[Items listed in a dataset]
-- BEGIN --

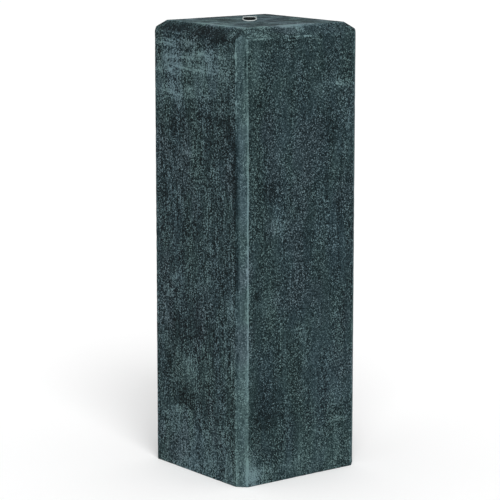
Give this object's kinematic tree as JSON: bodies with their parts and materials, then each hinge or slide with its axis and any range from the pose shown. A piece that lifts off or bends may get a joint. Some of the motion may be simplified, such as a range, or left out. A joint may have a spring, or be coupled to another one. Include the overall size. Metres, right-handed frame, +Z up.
{
  "type": "column base block",
  "caption": "Tall square base block of dark cast concrete with chamfered arrises and top edges and a threaded steel socket in its top, for standing a post or column on.",
  "frame": {"origin": "middle of the foot, where the block stands on the ground", "axes": "+Z up the block; +X along the face at -Y, +Y along the face at -X, so that the pictured corner is the one at -X and -Y"},
  "size_m": [0.2, 0.2, 0.6045],
  "materials": {
    "dark_concrete": "matt cast concrete with fine pores, cloudy blotches and worn paler edges",
    "zinc_plated_steel": "dull galvanised"
  },
  "bodies": {
    "root": {"concrete_block": "dark_concrete", "threaded_socket": "zinc_plated_steel"}
  },
  "joints": []
}
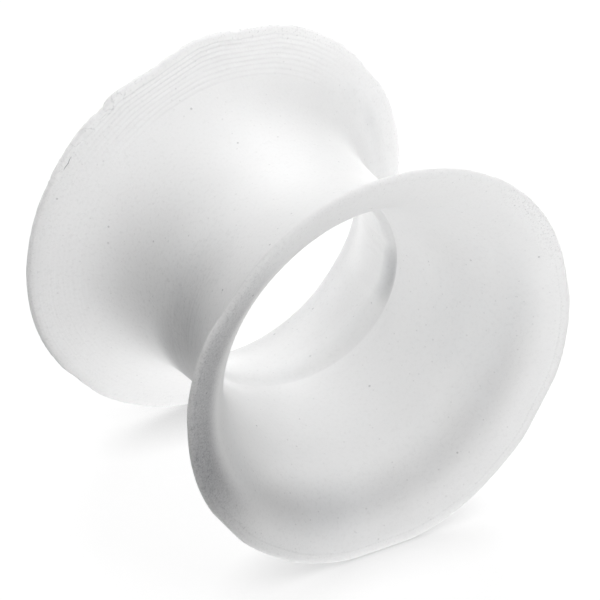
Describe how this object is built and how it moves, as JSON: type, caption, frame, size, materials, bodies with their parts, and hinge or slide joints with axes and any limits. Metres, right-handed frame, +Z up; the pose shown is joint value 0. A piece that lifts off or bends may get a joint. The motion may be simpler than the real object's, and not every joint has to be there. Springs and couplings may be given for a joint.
{
  "type": "double-flared silicone ear tunnel",
  "caption": "Hollow ear gauge plug: a soft, milky, thin-walled tunnel that flares at both ends into a trumpet lip, with an open bore through it.",
  "frame": {"origin": "on the surface that the tunnel lies on, below the middle of its throat", "axes": "+Y along the bore, from the front flare towards the back flare; +Z up; +X to the right of a person who looks into the front flare"},
  "size_m": [0.016, 0.012, 0.0159],
  "materials": {
    "milky_silicone": "satin, milky and translucent"
  },
  "bodies": {
    "root": {"silicone_tunnel": "milky_silicone"}
  },
  "joints": []
}
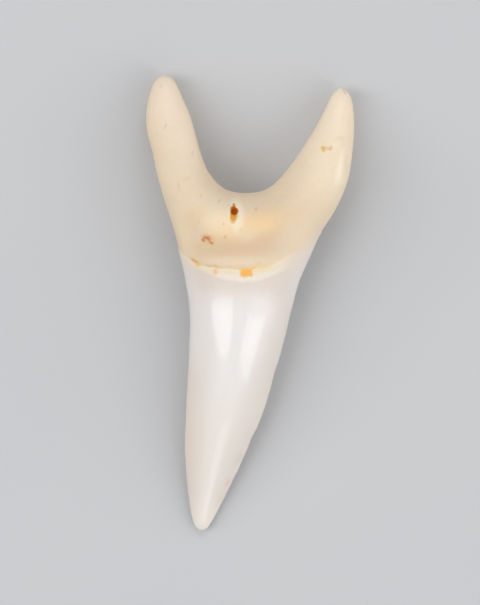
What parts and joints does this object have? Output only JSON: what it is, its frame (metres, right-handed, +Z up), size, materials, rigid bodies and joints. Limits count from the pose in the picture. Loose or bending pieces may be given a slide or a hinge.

-- END --

#### What to produce:
Find the lines containing "slide" and pull them out.

#### Solved problem:
Give this object's kinematic tree as JSON: bodies with their parts and materials, then each hinge or slide with its axis and any range from the pose shown. A piece that lifts off or bends may get a joint. Some of the motion may be simplified, such as a range, or left out. A joint may have a spring, or be coupled to another one. Include the overall size. Metres, right-handed frame, +Z up.
Describe how this object is built and how it moves, as JSON: type, caption, frame, size, materials, bodies with their parts, and hinge or slide joints with axes and any limits. Metres, right-handed frame, +Z up; the pose shown is joint value 0. A piece that lifts off or bends may get a joint. The motion may be simpler than the real object's, and not every joint has to be there. Springs and couplings may be given for a joint.
What parts and joints does this object have? Output only JSON: what it is, its frame (metres, right-handed, +Z up), size, materials, rigid bodies and joints. Limits count from the pose in the picture. Loose or bending pieces may be given a slide or a hinge.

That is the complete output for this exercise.